Some may argue that blue-tooth would be a good defense against this due to its supposed anti hacking software. Keep in mind, as technology advances so do techniques of criminals.
One quick scan of your phone and one has all they need to duplicate it. They will receive what you receive and see what you send. This can also occur with intercepting transmissions due to information being shared by 'waves'; just stick an adjustable receiver in the way.
The geek-guerrilla method of snarfing is to modify one such receiver into a type of gun where they just point and click. Depending on what information you keep on your cell phone they may get away with nothing, or they just might have your pin number because of your history information. If there are restaurants employing devices to cancel cell phone transmissions inside, then how easy would it be to just receive all that information?

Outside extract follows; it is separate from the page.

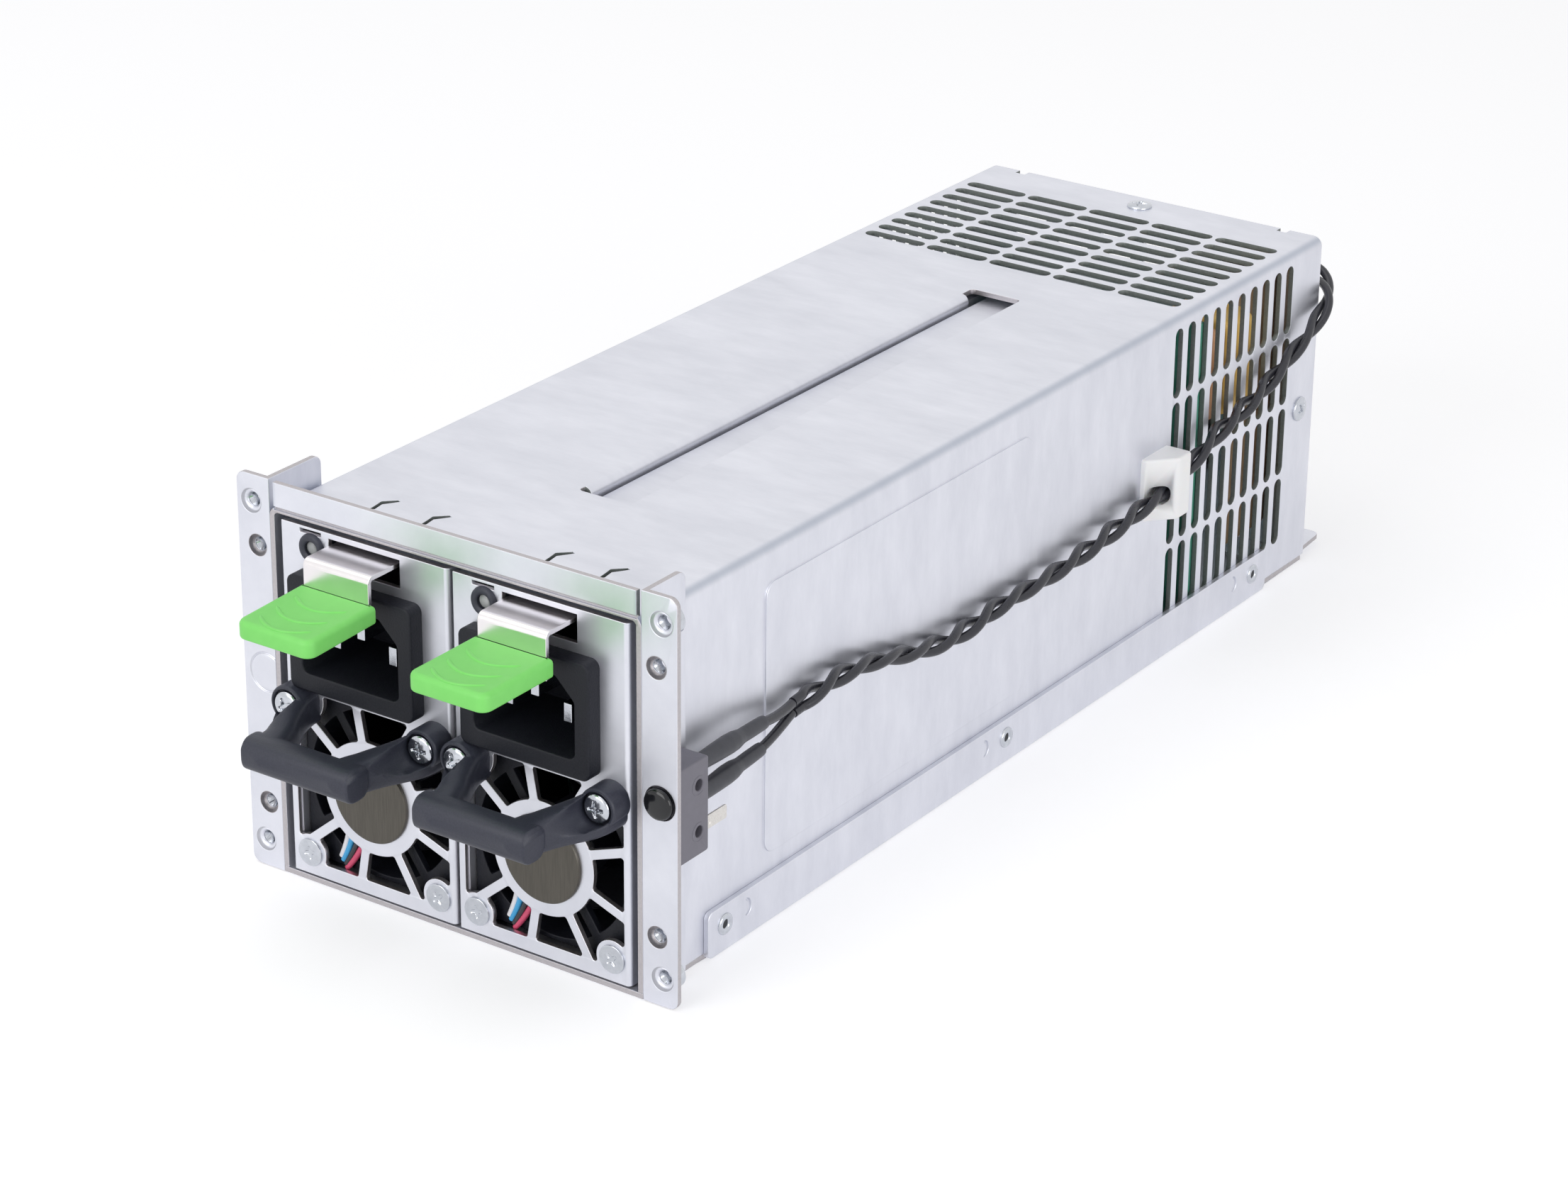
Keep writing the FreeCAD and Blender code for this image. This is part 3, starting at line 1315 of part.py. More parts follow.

The argument for the same thing happening upon hard lines may be true, but access to phone lines and tapping into such will draw too much attention. Keep in mind that if they do attempt to tap into the hard line, they may expose themselves to certain government officials doing the same thing.
Now, should we all stop doing business on-line or cell phones due to what hackers can do? Certainly not, but rather keep up to date on technological advances.
The true crime lies in ignorance of the world around us and believing that everything we do is safe from harm. There are criminals everywhere and when you give them easier access to your cell phone, your little everything, then you might as well just pay them directly.